Monday, November 23, 2009

Ben's Berkeley Project / Lloyd

Carol Lynn Pearson


Carol Lynn Pearson is a bright and talented woman whose poems, books, screenplays, and plays have been published and well received by the Mormon Community. In our family we’ve often quoted her poetry ("On Nest Building" & "The Steward") and we’ve enjoyed over and over again her musical My Turn on Earth.



Sister Pearson became well-known beyond the Mormon community for her book Good-bye, I Love You: The True Story of a Wife, Her Homosexual Husband—and a Love Honored for Time and All Eternity. Recently she interviewed with our son Ben about her feelings and experiences with gay men and their families. Ben is exploring a proposal for an honors project in theater at UC Berkeley on this issue.



Ben has unique qualities of intellect, caring, and expression. One professor who is both gay and supportive of this project advised Ben that to be authentic his theatrical piece would have to be a report of his personal journey as a straight and committed Mormon as he interacts with persons caught between homosexuality and their Mormon background. If accepted, Ben's project will be a significant experience undertaken in a highly charged emotional and political environment.



I have read, reread, and again this morning read Same-Gender Attraction, an interview with Elder Dallin H. Oaks and Elder Lance B. Wickman. They respond to very frank questions:



Let’s say my 17-year-old son comes to talk to me and, after a great deal of difficulty trying to get it out, tells me that he believes that he’s attracted to men — that he has no interest and never has had any interest in girls. He believes he’s probably gay. He says that he’s tried to suppress these feelings. He’s remained celibate, but he realizes that his feelings are going to be devastating to the family because we’ve always talked about his Church mission, about his temple marriage and all those kinds of things. He just feels he can’t live what he thinks is a lie any longer, and so he comes in this very upset and depressed manner. What do I tell him as a parent?

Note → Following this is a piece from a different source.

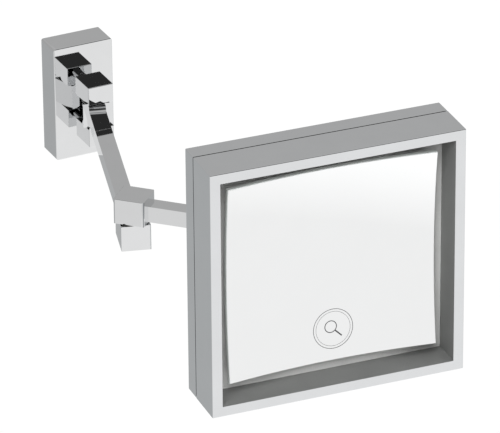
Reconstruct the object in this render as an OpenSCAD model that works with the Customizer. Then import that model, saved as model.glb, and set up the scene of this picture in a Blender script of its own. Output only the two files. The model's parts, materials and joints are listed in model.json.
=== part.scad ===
// Wall-mounted extendable shaving mirror: a square magnifying mirror on a two-link arm.
// Origin: centre of the wall plate's back face. +Z up, the wall lies at y = 0, the room at -Y.

/* [Mirror head] */
// Width of the head
head_w = 200; // [160:1:220]
// Height of the head
head_h = 198; // [160:1:220]
// Depth of the chromed front frame
frame_d = 32.5; // [32:0.5:45]
// Depth of the rear shell
shell_d = 15.5; // [12:0.5:30]
// Width of the front frame's border
border = 8; // [7.5:0.5:14]
// Thickness of the rear shell's walls
shell_wall = 3; // [2:0.5:4]
// Thickness of the dark gasket in the seam
gasket_t = 1; // [0.5:0.1:2]
// Radius of the concave mirror's surface
mirror_r = 600; // [450:10:900]
// Thickness of the mirror glass
glass_t = 3.5; // [2:0.5:5]
// Depth of the mirror's middle behind the frame's front
mirror_depth = 21; // [20:0.5:24]
// Gap beside the glass
glass_gap_x = 9.6; // [4:0.1:14]
// Gap above and below the glass
glass_gap_z = 11.6; // [4:0.1:14]

/* [Wall plate] */
// Width of the wall plate
plate_w = 50; // [46:1:80]
// Height of the wall plate
plate_h = 96; // [90:1:140]
// Depth of the wall plate
plate_d = 24; // [22:1:34]
// Corner radius of the wall plate
plate_r = 2.5; // [2:0.5:8]
// Side wall of the wall plate
plate_wall = 2; // [1.5:0.5:3]
// Front wall of the wall plate
plate_front = 3; // [2:0.5:4]
// Distance between the two wall screw holes
screw_spacing = 64; // [56:1:68]
// Radius of the wall screw holes
screw_hole_r = 2.75; // [2:0.05:3]

/* [Arms] */
// Width of the square arm tube
bar_w = 13.2; // [12:0.2:16]
// Height of the square arm tube
bar_h = 12.8; // [11:0.2:16]
// Wall of the arm tube
tube_wall = 1.5; // [1:0.1:2.5]
// First arm, wall pin to elbow pin
arm_1_len = 179; // [120:1:260]
// Second arm, elbow pin to head pin
arm_2_len = 133; // [120:1:240]
// Sideways step of the elbow pin from the first arm's centre line
elbow_step = 5; // [3:0.5:6]
// Height of the second arm's tube above the underside of the elbow's upper block
arm_2_lift = 2.4; // [0.5:0.1:2.6]

/* [Hinges] */
// Width of the wall hinge's blocks
hinge_w = 21; // [20:0.5:24]
// Depth of the wall hinge's blocks
hinge_d = 25; // [25:0.5:32]
// Height of each block of the wall hinge
hinge_block_h = 15; // [12:0.5:20]
// Height of the gap between the wall hinge's blocks
hinge_gap_h = 21; // [18:0.5:26]
// Length of the necks between wall plate and hinge
neck_len = 7.5; // [5:0.5:12]
// Diameter of the two round necks
neck_w = 8; // [7:0.5:12]
// Radius of the vertical hinge pins at the wall and the elbow
pin_r = 4; // [3:0.5:4.5]
// Width of the elbow's lower block
elbow_lower_w = 22.5; // [22:0.5:30]
// Height of the elbow's lower block
elbow_lower_h = 20.4; // [18:0.2:26]
// Width of the elbow's square upper block
elbow_upper_w = 24.5; // [20:0.5:30]
// Height of the elbow's upper block
elbow_upper_h = 20.4; // [18:0.2:26]
// Radius of the head swivel pin
swivel_pin_r = 3; // [2.5:0.1:3.5]
// Radius of the head tilt pin
tilt_pin_r = 2.5; // [2:0.1:2.8]

/* [Pose] */
// First arm's turn from square to the wall, negative to the left
arm_1_turn = -16.5; // [-60:0.5:60]
// Bend of the elbow
elbow_turn = 61.3; // [-60:0.1:90]
// Turn of the head against the second arm
head_turn = -49; // [-80:0.1:80]

/* [Clearances] */
// Radial clearance of every pin in its bush
run_fit = 0.05; // [0.02:0.01:0.1]
// Gap on each side of a washer between moving blocks
slide_gap = 0.05; // [0.05:0.01:0.2]
// Gap beside a part that only sits in place
seat_gap = 0.2; // [0.1:0.05:0.5]
// Gap between parts that swing past each other
swing_gap = 0.5; // [0.4:0.1:1]

/* [Hidden] */
$fn = 64;
eps = 0.01;

// Wall plate
wall_pin_y = -(plate_d + neck_len + hinge_d / 2);
hinge_back_y = -(plate_d + neck_len);
hinge_front_y = hinge_back_y - hinge_d;
hinge_top = hinge_gap_h / 2 + hinge_block_h;
base_t = 3;
base_w = plate_w - 2 * plate_wall - 4;
base_h = plate_h - 2 * plate_wall - 4;
tongue_w = 20;
tongue_z = base_h / 2 - base_t;
tongue_d = 14;
cover_inner_y = -(plate_d - plate_front);
stiffener_t = 3;
stiffener_w = 36;
stiffener_h = 56;
bolt_r = 2.5;
bolt_z = hinge_gap_h / 2 + hinge_block_h / 2;
bolt_head_h = 3.5;
bolt_reach = hinge_back_y - 4;
grub_r = 2;
grub_y = -9;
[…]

Both of you have mentioned the issue of compassion and this feeling about needing to be compassionate. Let’s fast-forward the scenario that we used earlier, and assume it’s a couple of years later. My conversations with my son, all our efforts to love our son and keep him in the Church have failed to address what he sees as the central issue — that he can’t help his feelings. He’s now told us that he’s moving out of the home. He plans to live with a gay friend. He’s adamant about it. What should be the proper response of a Latter-day Saint parent in that situation?



At what point does showing that love cross the line into inadvertently endorsing behavior? If the son says, ‘Well, if you love me, can I bring my partner to our home to visit? Can we come for holidays?’ How do you balance that against, for example, concern for other children in the home?



Often, however, there is no reasoned shift into a homosexual lifestyle as depicted in the interview above because too often very young men are introduced early to these sexual practices under threat to not tell. I have worked with families at church when this has happened and come to light and as a professional group facilitator with incarcerated men who have reported their experiences from an early age. 


As a Church we must not be so defensive by attacks against our doctrines and beliefs that we fail to build interpersonal bridges of caring to our own. I recommend reading Good-by I Love You and also a well written article about Sister Pearson that appeared in the San Francisco Chronicle.